I couldn’t wait for Saturday morning. The movie theaters opened at ten o’clock and we’d all be there. It was the beginning of a lifelong love affair. For one thin dime, you got two feature films, serials, a race, a newsreel, an animated cartoon, and coming attractions. Movies were magic. You stepped out of the real world (which had terrible things in it, like homework) and into a land of happy endings where dreams came true. There was nothing like the movies. My mother would send me to the theater with a salmon and tomato sandwich, wrapped in wax paper—“?’cause it’s a long day, you know?”
My mother was a true heroine. Losing her husband when she was only thirty, and then having four little kids to raise without a father. She was busy from morning to night: getting breakfast, washing dishes, doing laundry, scrubbing floors, cooking dinner, and finally getting her children to sleep. Everybody assumed my mother had a Yiddish or Jewish accent, probably because of my being the 2000 Year Old Man with Carl Reiner, which I performed with a decidedly Jewish accent. Actually, strangely enough if my mother had any accent at all it was Irish. As a little kid she went to public school in New York City on the Lower East Side and practically all the teachers in the city at that time were Irish. So when she learned how to speak English, she spoke it with a bit of an Irish brogue. Instead of “Thirty-third Street” she’d say, “Tirdy-tird Street.” And instead of “Flush the toilet!” She’d say, “Flush the terlet!”

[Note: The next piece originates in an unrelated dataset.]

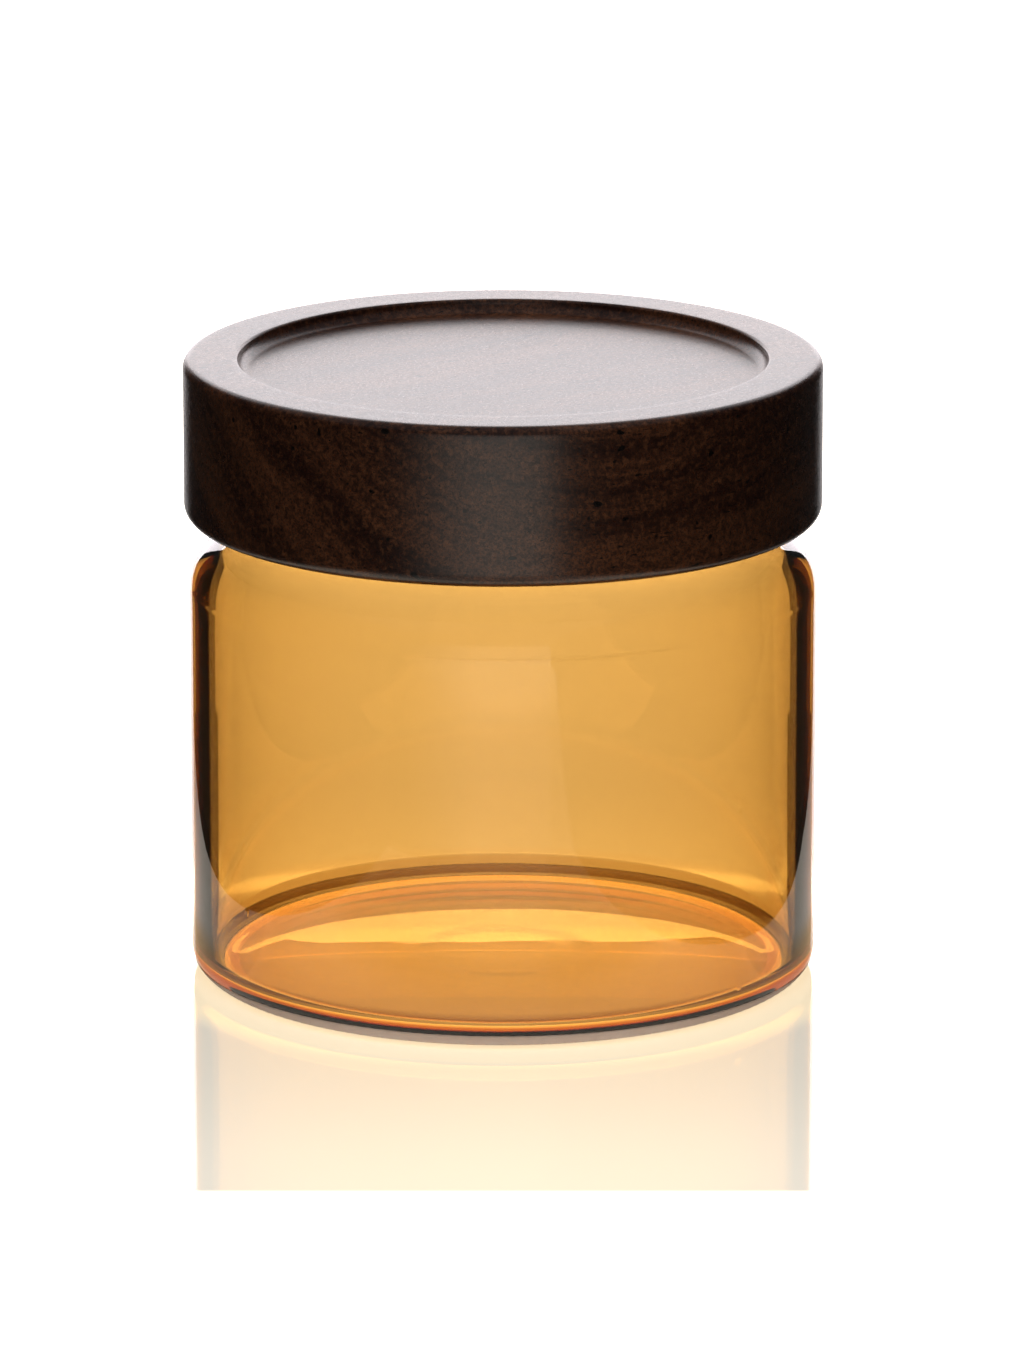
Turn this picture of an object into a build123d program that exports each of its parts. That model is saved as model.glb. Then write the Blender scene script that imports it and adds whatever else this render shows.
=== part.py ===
"""Apothecary storage jar: an amber glass jar, a turned hardwood lid and the silicone ring that seals them.

Millimetres, +Z up. The origin is the centre of the base, on the surface that the jar stands on.
Every piece is a body of revolution about Z, in the place it has when the jar is closed.
"""

from build123d import *
import math
import os

os.makedirs("parts", exist_ok=True)

# ---------------------------------------------------------------- driving dimensions
lid_diameter = 100.0
jar_diameter = 98.5
total_height = 98.5

# glass jar
glass_wall = 3.0
shoulder_start_height = 61.5
shoulder_radius = 8.4
shoulder_sweep = 60.0
inside_shoulder_start_height = 61.0
inside_shoulder_radius = 7.4
neck_set_in = 8.9
neck_foot_radius = 0.5
heel_radius = 4.0
floor_height = 2.4
floor_corner_radius = 3.0
bearing_ring_width = 3.2
punt_rise = 1.0

# wooden lid
lid_bottom_height = 73.3
lid_top_edge_radius = 1.5
lid_bottom_edge_radius = 2.3
dish_diameter = 82.8
dish_depth = 2.2
dish_cove_radius = 1.8
dish_rim_radius = 0.5
plug_edge_chamfer = 0.8

# fit of the lid on the neck
neck_engagement = 7.2
skirt_clearance = 0.8
plug_clearance = 0.8
seat_gap = 0.05

# silicone seal ring, let into the plug
seal_depth = 2.5
seal_height = 4.3
seal_height_in_neck = 1.7
seal_fit_gap = 0.05
seal_body_inset = 0.4
fin_count = 3
fin_pitch = 1.4
fin_thickness = 0.7

# ---------------------------------------------------------------- sizes that follow from them
jar_radius = jar_diameter / 2
neck_radius = jar_radius - neck_set_in
bore_radius = neck_radius - glass_wall
inside_radius = jar_radius - glass_wall
shoulder_slope = 1 / math.tan(math.radians(shoulder_sweep))
neck_rim_height = lid_bottom_height + neck_engagement
bearing_ring_outer_radius = jar_radius - heel_radius
bearing_ring_inner_radius = bearing_ring_outer_radius - bearing_ring_width

lid_radius = lid_diameter / 2
lid_thickness = total_height - lid_bottom_height
dish_radius = dish_diameter / 2
dish_floor_height = total_height - dish_depth
dish_floor_radius = dish_radius - dish_cove_radius
plug_radius = bore_radius - plug_clearance
neck_groove_radius = neck_radius + skirt_clearance
neck_groove_depth = neck_engagement + seat_gap

seal_seat_radius = plug_radius - seal_depth
seal_groove_height = lid_bottom_height + seal_height_in_neck
seal_inner_radius = seal_seat_radius + seal_fit_gap
seal_body_radius = plug_radius - seal_body_inset
seal_tip_radius = bore_radius - seal_fit_gap
seal_middle_height = seal_groove_height + seal_height / 2


# ---------------------------------------------------------------- glass jar
# One closed outline of the wall, from the middle of the punt round the outside, over the fire-polished
# rim and back down the inside to the middle of the floor.
with BuildPart() as jar:
    with BuildSketch(Plane.XZ) as wall:
        with BuildLine():
            punt = TangentArc(
                (0, punt_rise),
                (bearing_ring_inner_radius, 0),
                tangent=(1, 0),
            )
            bearing_ring = Line(punt @ 1, (bearing_ring_outer_radius, 0))
            heel = JernArc(start=bearing_ring @ 1, tangent=(1, 0), radius=heel_radius, arc_size=90)
            side = Line(heel @ 1, (jar_radius, shoulder_start_height))
            shoulder = JernArc(
                start=side @ 1,
                tangent=(0, 1),
                radius=shoulder_radius,
                arc_size=shoulder_sweep,
            )
            slope_end = shoulder @ 1
            slope_rise = (slope_end.X - neck_radius) * shoulder_slope
            slope = Line(slope_end, (neck_radius, slope_end.Y + slope_rise))
            neck = Line(slope @ 1, (neck_radius, neck_rim_height - glass_wall / 2))
            rim = JernArc(start=neck @ 1, tangent=(0, 1), radius=glass_wall / 2, arc_size=180)
            inside_shoulder = JernArc(
                start=(inside_radius, inside_shoulder_start_height),
                tangent=(0, 1),
                radius=inside_shoulder_radius,
                arc_size=shoulder_sweep,
            )
            inside_slope_end = inside_shoulder @ 1
            inside_rise = (inside_slope_end.X - bore_radius) * shoulder_slope
            inside_slope = Line(inside_slope_end, (bore_radius, inside_slope_end.Y + inside_rise))
            Line(rim @ 1, inside_slope @ 1)
            inside = Line(
                inside_shoulder @ 0,
                (inside_radius, floor_height + floor_corner_radius),
            )
            floor_corner = JernArc(
                start=inside @ 1,
                tangent=(0, -1),
                radius=floor_corner_radius,
                arc_size=-90,
            )
            floor = Line(floor_corner @ 1, (0, floor_height))
            Line(floor @ 1, punt @ 0)
        make_face()
        foot_corner = wall.vertices().sort_by_distance(slope @ 1)[0]
        bore_corner = wall.vertices().sort_by_distance(inside_slope @ 1)[0]
        fillet([foot_corner, bore_corner], radius=neck_foot_radius)
    revolve(axis=Axis.Z)

# ---------------------------------------------------------------- wooden lid
with BuildPart() as lid:
    # the turned disc, with its top and bottom edges rounded over
    with BuildSketch(Plane.XY.offset(lid_bottom_height)):
        Circle(lid_radius)
    extrude(amount=lid_thickness)
    fillet(lid.faces().sort_by(Axis.Z)[-1].edges(), radius=lid_top_edge_radius)
    fillet(lid.faces().sort_by(Axis.Z)[0].edges(), radius=lid_bottom_edge_radius)

    # ring groove in the underside for the glass neck; what is left inside it is the plug
    with BuildSketch(Plane.XY.offset(lid_bottom_height)):
        Circle(neck_groove_radius)
        Circle(plug_radius, mode=Mode.SUBTRACT)
    extrude(amount=neck_groove_depth, mode=Mode.SUBTRACT)
    plug_face = lid.faces().filter_by(Plane.XY).group_by(Axis.Z)[0].sort_by(SortBy.AREA)[-1]
    chamfer(plug_face.edges(), length=plug_edge_chamfer)

    # groove round the plug that holds the seal ring
    with BuildSketch(Plane.XY.offset(seal_groove_height)):
        Circle(plug_radius + plug_clearance)
        Circle(seal_seat_radius, mode=Mode.SUBTRACT)
    extrude(amount=seal_height, mode=Mode.SUBTRACT)

    # dished top: a flat floor with a small cove under its upright edge
    with BuildSketch(Plane.XZ):
        with BuildLine():
            dish_floor = Line((0, dish_floor_height), (dish_floor_radius, dish_floor_height))
            cove = JernArc(start=dish_floor @ 1, tangent=(1, 0), radius=dish_cove_radius, arc_size=90)
            Polyline(cove @ 1, (dish_radius, total_height), (0, total_height), dish_floor @ 0)
        make_face()
    revolve(axis=Axis.Z, mode=Mode.SUBTRACT)
    top_rim = lid.faces().filter_by(Plane.XY).sort_by(Axis.Z)[-1]
    fillet(top_rim.edges().sort_by(SortBy.LENGTH)[0], radius=dish_rim_radius)

# ---------------------------------------------------------------- silicone seal ring
with BuildPart() as seal_ring:
    with BuildSketch(Plane.XZ):
        body_width = seal_body_radius - seal_inner_radius
        with Locations((seal_inner_radius + body_width / 2, seal_middle_height)):
            Rectangle(body_width, seal_height - 2 * seal_fit_gap)
        # round-tipped fins, each rooted in the body and reaching almost to the neck's bore
        fin_length = 2 * (seal_tip_radius - seal_body_radius)
        with Locations((seal_body_radius, seal_middle_height)):
            with GridLocations(0, fin_pitch, 1, fin_count):
                SlotOverall(fin_length, fin_thickness)
    revolve(axis=Axis.Z)

# ---------------------------------------------------------------- files
jar.part.label = "jar"
export_step(jar.part, "parts/jar.step")

lid.part.label = "lid"
export_step(lid.part, "parts/lid.step")

seal_ring.part.label = "seal_ring"
export_step(seal_ring.part, "parts/seal_ring.step")
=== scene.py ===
"""Looks for the apothecary jar: amber glass, a dark turned wooden lid and a silicone seal ring.

Metres, +Z up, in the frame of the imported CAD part. Each visible piece is a mesh of revolution about Z.
"""

import math

import bpy
import numpy as np
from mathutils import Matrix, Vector


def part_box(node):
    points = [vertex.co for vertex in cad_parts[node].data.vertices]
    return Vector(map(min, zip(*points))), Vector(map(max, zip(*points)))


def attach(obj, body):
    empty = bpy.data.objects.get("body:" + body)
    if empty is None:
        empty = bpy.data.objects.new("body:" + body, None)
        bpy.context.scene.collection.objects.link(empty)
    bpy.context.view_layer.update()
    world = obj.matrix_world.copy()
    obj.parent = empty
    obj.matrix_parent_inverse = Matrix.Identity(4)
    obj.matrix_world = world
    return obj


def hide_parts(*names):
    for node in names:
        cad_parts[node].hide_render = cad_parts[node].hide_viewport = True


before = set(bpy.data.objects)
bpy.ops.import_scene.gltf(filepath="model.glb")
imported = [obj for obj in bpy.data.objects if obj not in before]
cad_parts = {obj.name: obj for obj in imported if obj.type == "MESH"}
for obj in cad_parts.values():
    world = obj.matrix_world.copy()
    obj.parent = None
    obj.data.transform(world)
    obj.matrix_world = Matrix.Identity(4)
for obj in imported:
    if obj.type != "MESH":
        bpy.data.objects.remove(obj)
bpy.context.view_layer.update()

MM = 0.001

# ---------------------------------------------------------------- sizes read from the frame
jar_low, jar_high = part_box("jar")
lid_low, lid_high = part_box("lid")
seal_low, seal_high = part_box("seal_ring")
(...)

My mother was definitely short. So short in fact that I think she could walk under a coffee table with a high hat on. I loved her to pieces. She was particularly sweet and loving to me, her darling baby boy. I suspect I inherited my love for music from my mother’s wake-up songs. She used to wake me at eight o’clock every morning to get me ready for kindergarten. She always was singing along with Bing Crosby, who had a radio broadcast between eight and eight-fifteen every weekday morning. I still remember her sunny voice singing a Crosby hit, “I Found a Million Dollar Baby (in a Five and Ten Cent Store)。”
“If you should run into a shower,
Well step inside my cottage door,
And meet the million dollar baby
From the five and ten cent store.”
But what I particularly remember was that on cold winter mornings my mother would lay out my school clothes on top of our apartment radiator so they were nice and toasty. Then, she would take the heated clothes and dress me under the covers so that when I popped out of bed I was completely warm. No greater love.
Living in an apartment just below us on the fourth floor was my mother’s mother, my grandma Gertrude, and her daughter, my aunt Sadie. Sadie was the youngest of Grandma’s children—which began with Uncle Joe; Aunt Jenny; my mom, Kitty; then Aunt Mary; Aunt Dottie; and finally the last unmarried one, Sadie, who was last born and saddled with the job of taking care of her mom, my grandma. Sadie was a terrific sister to my mother. She was always there for her, especially when my father died. She worked in a Garment Center factory on Seventh Avenue, like almost everybody in our building did. But she was not just any ordinary worker; she was a “floor lady” (the male equivalent at the time was a foreman)。 She was responsible for the output and conditions of all the seamstresses on her floor. Sadie made a fairly good salary in those days, for roughly fifty hours of work a week she got the amazing sum of $30—which, believe it or not, was a lot of money when most workers were getting $18 to $22. When my mother was widowed, Sadie gave her about a third of her income each week. She also provided my mother with a couple of extra dollars a week by bringing home some work for her from her factory. Usually they were big bundles of bathing suit sashes, which were the shoulder straps that crossed at the back of the bathing suits. They were sewn on the back side of the fabric, and my mother was given a steel rod, which she used to reverse the fabric and turn them right side out, nice and shiny. A couple of times a week Sadie would come home with a big bundle of those bathing suit sashes for my mother to turn over. It was laborious work and took her over an hour to do each bundle. I don’t know when she went to bed, but she couldn’t have gotten more than five or six hours of sleep because she had to be up at six a.m. to prepare breakfast for her four children.
One night, when I got up to pee (the only toilet we had at this time was in the kitchen), while half asleep on my way back to bed, I spotted what I thought was a mound of little diamonds sitting in front of my mother on the kitchen table. I couldn’t believe my eyes!